If your opponent is running Sphere of Resistance or Chalice of the Void, the matchup becomes quite unfavorable. While it is possible to go off while Sphere of Resistance is on the table, you will need a hand full of mana producers like Dark Ritual and Mana Vault as well as multiple lands, which not a reasonable possibility as you will simply need to take too much time drawing them that you will be totally out of the game. Chalice is the least powerful of these three cards, but is still quite strong. Chalice=0 is actually not a very strong play. If your opponent sets X=0, you will need only one additional mana when you attempt to go off. Here’s why:
1) Cast Doomsday for the following stack:
Ancestral Recall
Dark Ritual
Dark Ritual
Yawgmoth’s Will
Tendrils of Agony
2) Activate Chromatic Sphere for U to draw Ancestral Recall
3) Cast Ancestral, drawing both Dark Rituals and Yawgmoth’s Will
4) Play both Rituals and Will (leaving BB in poll)
5) Replay the Rituals and Chromatic Sphere
6) Activate Chromatic Sphere for B, drawing Tendrils
7) Cast Tendrils for around 20.
The difference here is that you also need a Black mana to get your combo started after casting Ancestral since you are casting Dark Rituals rather than the zero-casting cost Black Lotus and Lion’s Eye Diamond.

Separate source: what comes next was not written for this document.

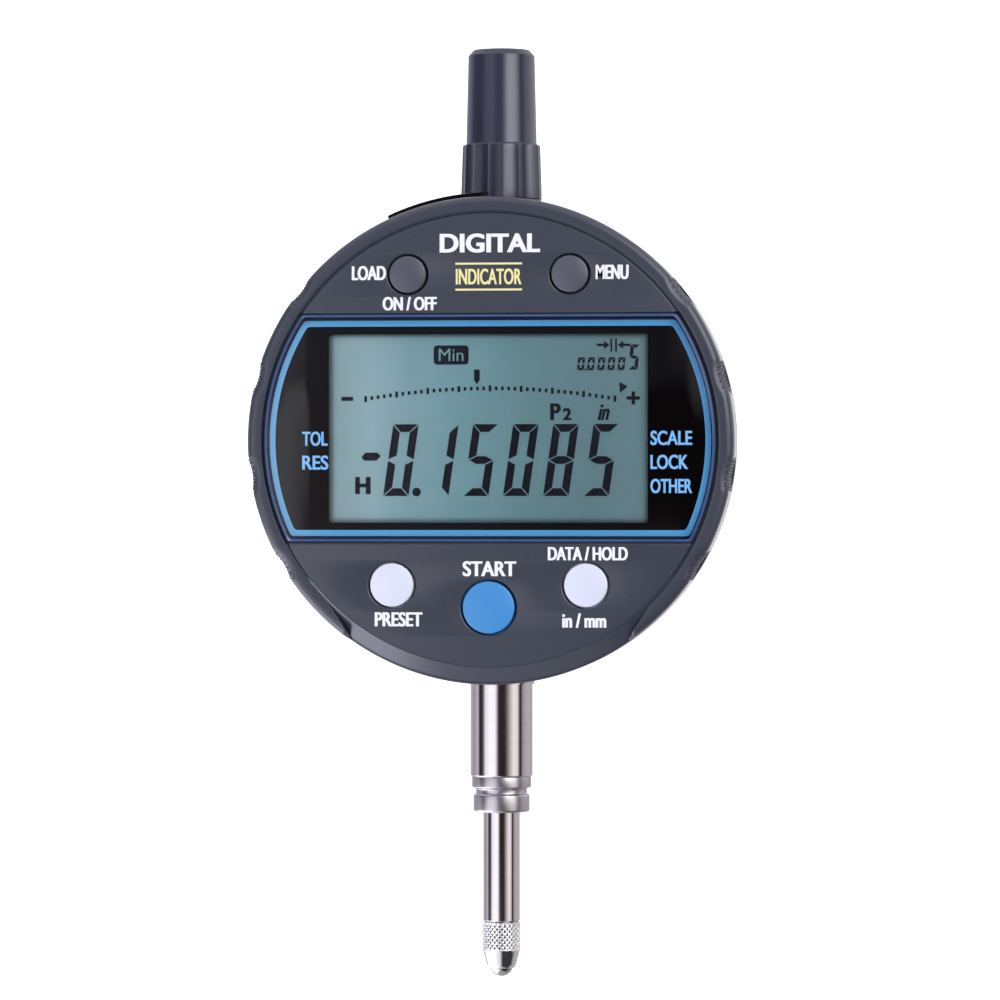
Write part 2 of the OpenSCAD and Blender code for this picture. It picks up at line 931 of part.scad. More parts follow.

Therefore, the best play is to set X=1. This stops Ancestral Recall, Brainstorm, Chromatic Sphere, and Dark Ritual. The loss of Sphere and Ritual make it very hard to cast Doomsday, and the loss of Ancestral, Brainstorm, and Chromatic Sphere make it so that you can no longer go off, as you cannot continue drawing cards in order to keep the Storm count up. If your opponent sets X=1, your only chance is really just to luck out into a Will/Lotus/LED-type hand or a draw-7 fueled draw, as your Doomsday combo is crippled. Just about the only way that you can kill at this point is to have Gush in hand, 4 of your 5 Islands in play, and make the following Doomsday stack:
Black Lotus
Yawgmoth’s Will
Lion’s Eye Diamond
Demonic Tutor
Tendrils of Agony
Your Storm count would then be:
Doomsday
Gush
Lotus
Will
Gush
LED
DT
Tendrils
so you would still also need two other spells somehow in order to go off.
Combo
You have a slight advantage against combo because of your extra discard spells combined with the fact that you are about the same speed as most of them. However, the combo matchup is still mostly dependent on the die roll, especially if you are playing against a Goblin Charbelcher deck.
Fish
Fish is not a particularly difficult matchup. They have only a few useful cards against you, and only have Null Rod as a potential game-winner. It is safe to assume that Fish will not be able to cast a turn 1 Null Rod against you, so you have a great shot of taking it with a discard spell. Your discard is also very important because it lets you see their hand. Fish decks often run all sorts of little tricks in nonstandard numbers, so this lets you know whether they are playing cards like Stifle, Daze, Misdirection, and Annul, which it would drive you crazy trying to play around.
Sideboarding
You’ve probably noticed that I didn’t include sideboards with any of the decklists. There are two reasons for this. The first is that this deck leaked while we were working on it. We hadn’t gotten to figuring out a sideboard at this point, but we wanted to shelve the deck just to be safe. The other reason is that figuring out a sideboard for this deck is fairly tough. Since this deck doesn’t run any maindeck Wishes of either the Death or Burning variety, you have a lot of freedom in constructing a sideboard, which can be either liberating or maddening. Here’s what I’ve considered:
Energy Flux
You are going to probably have to lose an artifact or two to this in order to get it into play. That said, this may be your only hope against truly hateful Workshop decks.
Hurkyl’s Recall/Chain of Vapor
These would fit a similar role as Energy Flux. The difference with these is that while they wouldn’t be necessarily as crushingly powerful as Energy Flux, both of them could potentially be used on your own cards in order to facilitate the combo.
Back to Basics
Like I said above, there are only four lands in the deck that would not untap under this. This could potentially be a useful card against most of the control decks, as well as a possibility against Fish or Workshop decks.
Cranial Extraction/Extract
These might be a little too techy for their own good, but these give you an added chance of just randomly winning against other combo decks.
Defense Grid/Cabal Interrogator
Since you don’t have Xantid Swarm as an option, these are probably your best options against mono-Blue and its counters.
I would definitely recommend for people to play around with the sideboard and with a slot or two in the maindeck. There are probably numerous backups combos that you could run that would only require shifting a card or two around between either the maindeck or sideboard.
–JP Meyer
jpmeyer at gmail dot com
*I did (59/60 x 58/59 … 54/55 x 53/54), which simplifies to 53/60 to find the chance of your opponent not drawing Ancestral off of a Timetwister. I then raised that to the 50th power to simulate not drawing Ancestral in 50 consecutive Timetwisters and got a .2% chance of your opponent never drawing a Timetwister. If you include Force of Will into this, the chance that your opponent will draw neither becomes something like 1 x 10^-8 %, and even if my math is wrong, just by eyeballing it you can tell that it’s not a good idea.